38. Sed hi nostri, de quibus et pro quibus nunc agimus, forsitan dicunt, Pelagianos hoc apostolico testimonio refutari, ubi dicit ideo nos electos in Christo et praedestinatos ante mundi constitutionem, ut essemus sancti et immaculati in conspectu ejus in charitate. Ipsi enim putant, «acceptis praeceptis jam per nos ipsos fieri liberae voluntatis arbitrio sanctos et immaculatos, in conspectu ejus in charitate: quod futurum Deus quoniam praescivit,» inquiunt, «ideo nos ante mundi constitutionem elegit et praedestinavit in Christo.» Cum dicat Apostolus, Non quia futuros tales nos esse praescivit, sed ut essemus tales per ipsam electionem gratiae suae, qua gratificavit nos in dilecto Filio suo. Cum ergo nos praedestinavit, opus suum praescivit, quo nos sanctos et immaculatos facit. Unde recte hoc testimonio Pelagianus error arguitur. «Nos autem dicimus,» inquiunt, «nostram Deum non praescisse nisi fidem, qua credere incipimus, et ideo nos elegisse ante mundi constitutionem, ac praedestinasse, ut etiam sancti et immaculati gratia atque opere ejus essemus.» Sed audiant et ipsi in hoc testimonio, ubi dicit, Sortem consecuti sumus, praedestinati secundum propositum, qui universa operatur. Ipse ergo ut credere incipiamus operatur, qui universa operatur. Vocationem quippe illam de qua dictum est, Sine poenitentia enim sunt dona et vocatio Dei (Rom. XI, 29); et de qua dictum est, Non ex operibus, sed ex vocante (Id.

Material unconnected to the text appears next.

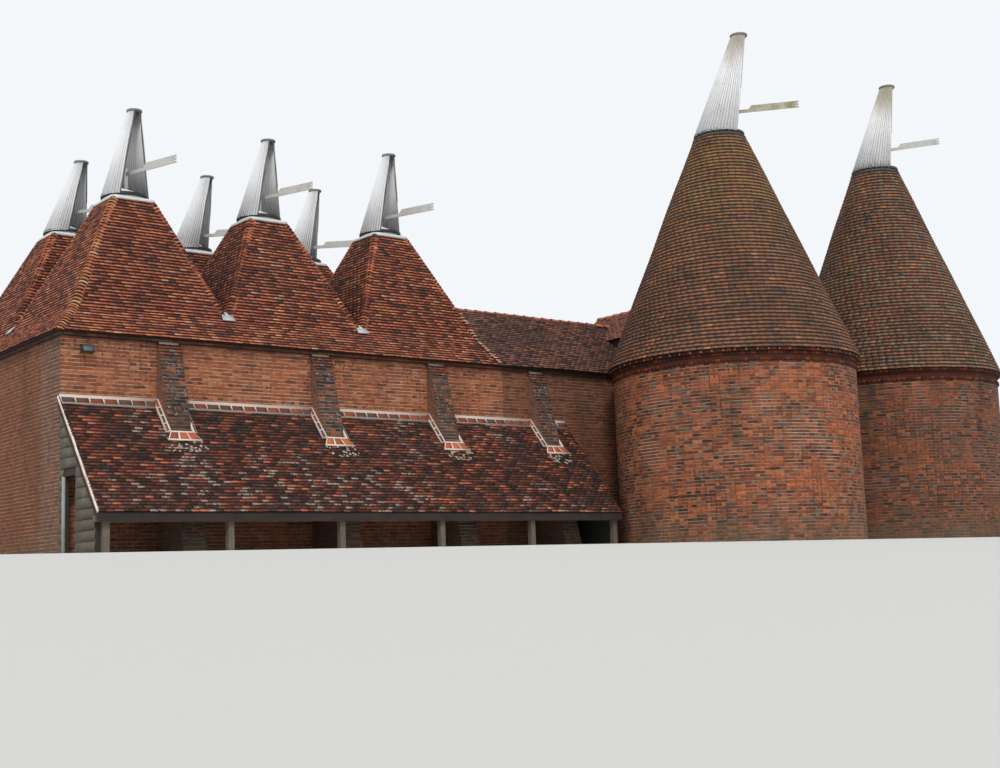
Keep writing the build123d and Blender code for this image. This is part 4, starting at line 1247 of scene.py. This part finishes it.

IX, 12); cum posset dicere, Sed ex credente: et electionem quam significavit Dominus, dicens, Non vos me elegistis, sed ego vos elegi (Joan. XV, 16); nec fides ipsa praecedit. Non enim quia credidimus, sed ut credamus elegit nos: ne priores eum elegisse dicamur, falsumque sit, quod absit, Non vos me elegistis, sed ego vos elegi. Nec quia credidimus, sed ut credamus vocamur: atque illa vocatione, quae sine poenitentia est, id prorsus agitur et peragitur, ut credamus. Nec omnia replicanda sunt 0989 de hac re tam multa quae diximus.